Ce qui amènerait de fait à la séparation
absurde entre, d'un côté, une vision globale
et cohérente et, d'un autre côté, une
approche de proximité.
Cessons
donc de pointer le département comme un échelon
archaïque : ce sont eux qui se sont attelés à
la réduction de la fracture numérique par la
mise en œuvre de politiques d'investissement dans les
réseaux à haut débit. Ce sont les départements
qui construisent, entretiennent et gèrent les locaux
de plus de 7 000 collèges en France. Sans parler des
routes départementales, qui forment un réseau
de plus de 370 000 km soit l'équivalent de la distance
de la Terre à la Lune…
Renforçons
au contraire les domaines où le département
apparaît naturellement comme la collectivité
de référence. Le département est la seule
collectivité à suivre les individus fragiles
depuis leur naissance jusqu'à leur mort, à partir
de politiques sociales dynamiques. Plus d'un million de bénéficiaires
du revenu minimum d'insertion pris en charge par les conseils
généraux, aussi bien pour leurs allocations
que pour leur réinsertion, plusieurs centaines de milliers
de personnes âgées bénéficiaires
de l'allocation personnalisée d'autonomie, ou encore
les structures et opérations liées à
la protection maternelle et infantile.

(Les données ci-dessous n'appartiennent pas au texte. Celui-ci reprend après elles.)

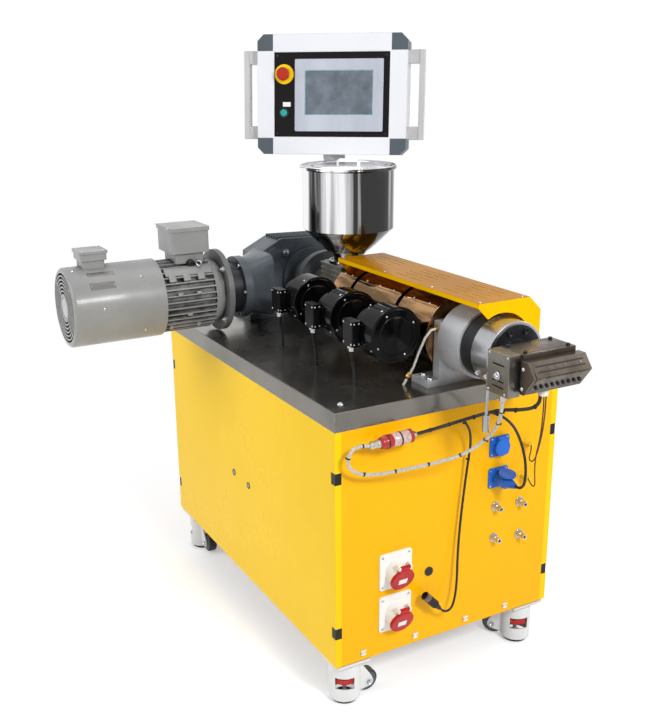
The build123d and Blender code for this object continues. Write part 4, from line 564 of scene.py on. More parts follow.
BOX_SHEET = brushed(
    "die_box_sheet", "sheet_steel", (148, 145, 137), shade=0.7, mottle=20.0, stretch=(1.0, 1.0, 0.06),
    wear=0.6, bare=(228, 226, 220), grime=0.5,
    patches=(
        Patch((256, 400, 908), (284, 428, 932), (232, 229, 220), 0.0, 0.7),
        Patch((217, 312, 899), (243, 339, 919.9), (206, 206, 204), 1.0, 0.18),
        Patch((200, 309, 930), (262, 311, 1002), (9, 9, 9), 0.0, 0.8),
    ))
PLATE_STEEL = brushed(
    "name_plate", "bright_steel", (122, 121, 118), metallic=0.8, roughness=0.35, shade=0.85, mottle=40.0,
    fineness=600.0, stretch=(1.0, 0.1, 1.0), bare=(190, 190, 188))
DARK_STEEL = cast(
    "blackened_steel", "dark_steel", (44, 44, 47), metallic=0.6, roughness=0.38, mottle=9.0, fineness=700.0,
    relief=0.1, bare=(150, 150, 152), bare_metal=1.0)
SUPPORT_CAST = cast(
    "support_casting", "grey_casting", (190, 191, 193), metallic=0.35, spread=0.08, shade=0.8, fineness=380.0,
    relief=0.3, bare=(222, 222, 222), bare_metal=0.9, grime=0.7)
GEAR_ENAMEL = cast(
    "gear_enamel", "gear_paint", (90, 97, 104), roughness=0.34, shade=0.6, mottle=12.0, wear=0.8,
    bare=(160, 166, 170), coat=0.15, specular=0.3, grime=0.9)
THRUST_CAST = cast(
    "thrust_casting", "grey_casting", (98, 100, 101), metallic=0.3, roughness=0.42, shade=0.5, fineness=300.0,
    wear=0.8, bare=(186, 186, 184), bare_metal=0.9, grime=0.9)
THROAT_CAST = cast(
    "throat_casting", "grey_casting", (142, 138, 130), metallic=0.4, shade=0.5, mottle=20.0, fineness=300.0,
    wear=0.9, bare=(206, 204, 198), bare_metal=0.9, grime=0.9)
# Motor adapter: a darkened copy of the gear enamel, painted shade for the deep shade it sits in between motor
# and gearbox.
ADAPTER_SHADED_ENAMEL = cast(
    "adapter_enamel", "gear_paint", (36, 39, 43), roughness=0.36, shade=0.7, relief=0.25, wear=0.4,
    bare=(110, 114, 118))
BLOWER_BOX = moulded(
    "blower_box_moulding", "black_plastic", (8, 8, 9), spread=0.06, shade=0.7, fineness=500.0, relief=0.06,
    wear=0.15, bare=(50, 50, 52), dust=0.0, specular=0.14,
    patches=tuple(
        Patch((-face - 98, 130, 949), (-face - 72, 160, 965.9), (206, 206, 204), 1.0, 0.18)
        for face in BLOWER_FACES))
BLACK_PLASTIC = moulded(
    "black_moulding", "black_plastic", (20, 20, 21), roughness=0.45, shade=0.75, bare=(70, 70, 70),
    specular=0.3)
HOUSING_WHITE = moulded(
    "caster_hood", "housing_white", (228, 229, 228), roughness=0.34, shade=0.93, mottle=20.0,
    bare=(200, 200, 200), dust=0.1, grime=0.6)
WHEEL_BLACK = moulded(
    "caster_tread", "wheel_black", (38, 38, 39), roughness=0.5, shade=0.7, mottle=40.0, relief=0.25, wear=0.5,
    bare=(84, 82, 80), dust=0.25)
FOOT_RUBBER = moulded(
    "foot_rubber", "foot_black", (34, 33, 33), roughness=0.62, shade=0.75, mottle=40.0, relief=0.3, wear=0.4,
    bare=(92, 90, 88), dust=0.3)
FOOT_RED = moulded(
    "foot_thumbwheel", "foot_black", (196, 38, 30), roughness=0.4, mottle=50.0, wear=0.4,
    bare=(226, 120, 110), dust=0.15)
HANDLE_GREY = moulded(
    "handle_coat", "box_aluminium", (192, 192, 192), roughness=0.26, spread=0.05, shade=0.9, mottle=14.0,
    bare=(226, 226, 226), soft_edge=0.003)
CORNER_GREY = moulded(
    "corner_moulding", "corner_grey", (76, 85, 92), roughness=0.42, shade=0.88, mottle=20.0, relief=0.2,
    wear=0.3, bare=(128, 134, 138))
BEZEL_SILVER = moulded(
    "bezel_moulding", "screen_grey", (190, 195, 206), metallic=0.25, roughness=0.2, spread=0.06, shade=0.82,
    relief=0.05, bare=(226, 228, 232), dust=0.0, coat=0.2, drawn=(1.0, 1.0, 0.3))
# Screen: its dark and pale smears are painted reflection on the glass, together with the film's uneven tone.
SCREEN_GLASS = moulded(
    "screen_film", "screen_grey", (108, 118, 130), roughness=0.1, spread=0.05, shade=0.5, mottle=20.0,
    fineness=60.0, relief=0.2, wear=0.0, dust=0.0, coat=0.5)
# Pale cyan strips round the screen glass are a painted glint on its edges.
SCREEN_EDGE_GLINT = moulded(
    "screen_rim", "screen_grey", (150, 200, 212), roughness=0.2, spread=0.05, shade=0.7, mottle=40.0,
    relief=0.05, wear=0.0, dust=0.0)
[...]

De même, en matière
d'aménagement du territoire, au vu des budgets souvent
insuffisants pour la réalisation de projets d'envergure
et pourtant structurants (comme les réseaux d'assainissement
par exemple) des communes ou de leurs groupements, l'aide
des départements est souvent la première à
laquelle ces collectivités font appel.
Le
«statu quo étant impossible et la révolution
improbable», les propositions pour l'évolution
sont dès lors à trouver ailleurs que dans la
suppression d'un échelon administratif.
Couplons
l'intercommunalité et le conseil général,
en faisant de ce dernier le «conseil des communautés».
On règle de ce fait la question de la légitimité
de l'intercommunalité, le caractère obsolète
du mode de désignation des conseillers généraux.

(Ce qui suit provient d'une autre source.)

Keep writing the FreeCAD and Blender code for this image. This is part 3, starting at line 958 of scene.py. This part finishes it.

Le tout, sans stigmatiser le département !
Cette
proposition contre le mythe de la suppression d'un niveau
de collectivité en évitant de stigmatiser le
département et la commune au motif d'un découpage
administratif trop étriqué. Elle s'appuie sur
la carte intercommunale française et instaure une circonscription
électorale unique dédoublée : la commune
et l'établissement public de coopération intercommunale.

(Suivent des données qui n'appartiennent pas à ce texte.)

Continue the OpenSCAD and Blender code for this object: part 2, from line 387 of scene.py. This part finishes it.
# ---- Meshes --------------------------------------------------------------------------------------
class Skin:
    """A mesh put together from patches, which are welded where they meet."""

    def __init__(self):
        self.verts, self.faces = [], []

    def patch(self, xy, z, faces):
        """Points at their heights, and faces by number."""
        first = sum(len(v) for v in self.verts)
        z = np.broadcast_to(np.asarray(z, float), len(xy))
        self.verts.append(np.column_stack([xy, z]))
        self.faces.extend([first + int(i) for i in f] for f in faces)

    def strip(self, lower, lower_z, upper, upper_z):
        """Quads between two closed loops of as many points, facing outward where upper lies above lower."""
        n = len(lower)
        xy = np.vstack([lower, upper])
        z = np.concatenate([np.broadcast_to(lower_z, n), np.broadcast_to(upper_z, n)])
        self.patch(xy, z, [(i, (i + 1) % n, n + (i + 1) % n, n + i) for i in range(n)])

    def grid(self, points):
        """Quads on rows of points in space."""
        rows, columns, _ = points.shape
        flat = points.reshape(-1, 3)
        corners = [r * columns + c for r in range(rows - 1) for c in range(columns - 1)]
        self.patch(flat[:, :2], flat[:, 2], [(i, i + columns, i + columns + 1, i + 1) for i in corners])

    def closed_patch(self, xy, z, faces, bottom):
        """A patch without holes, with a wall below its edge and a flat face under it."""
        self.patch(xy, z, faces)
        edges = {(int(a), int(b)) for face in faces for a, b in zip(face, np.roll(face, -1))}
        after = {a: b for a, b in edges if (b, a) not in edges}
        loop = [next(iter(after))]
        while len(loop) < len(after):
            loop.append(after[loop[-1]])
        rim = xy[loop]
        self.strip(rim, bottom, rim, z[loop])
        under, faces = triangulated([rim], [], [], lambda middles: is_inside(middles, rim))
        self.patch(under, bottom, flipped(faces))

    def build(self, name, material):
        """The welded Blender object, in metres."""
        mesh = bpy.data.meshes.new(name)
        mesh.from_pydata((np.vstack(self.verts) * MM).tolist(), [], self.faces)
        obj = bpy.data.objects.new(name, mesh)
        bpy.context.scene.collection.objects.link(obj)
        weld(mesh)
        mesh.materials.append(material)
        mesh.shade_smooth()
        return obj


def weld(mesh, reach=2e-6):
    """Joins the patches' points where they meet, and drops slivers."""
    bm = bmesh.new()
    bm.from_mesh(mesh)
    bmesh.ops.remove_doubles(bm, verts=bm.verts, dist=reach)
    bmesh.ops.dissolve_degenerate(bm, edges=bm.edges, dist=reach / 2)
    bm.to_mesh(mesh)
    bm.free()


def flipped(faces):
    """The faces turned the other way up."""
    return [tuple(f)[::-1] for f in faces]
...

On permet de ce fait au département de demeurer l'échelon
naturel des solidarités territoriales, en prenant en
compte simultanément les spécificités
des territoires ruraux et urbains. On assoit la légitimité
de l'intercommunalité en l'érigeant au statut
de collectivité locale élue au suffrage universel
direct et on contribue à faire émerger un intérêt
communautaire pleinement approprié par les élus
des assemblées intercommunales. On instaure enfin une
instance pérenne de dialogue entre les intercommunalités
d'un même département.
Supprimer
un niveau de collectivité locale est une idée
si souvent avancée et ô combien cartésienne
pour résoudre les «maux territoriaux» !
Affirmons le tout net : chaque niveau de collectivité
ayant sa pertinence, ayons l'audace de nous placer vraiment
sur le terrain de la représentation politique.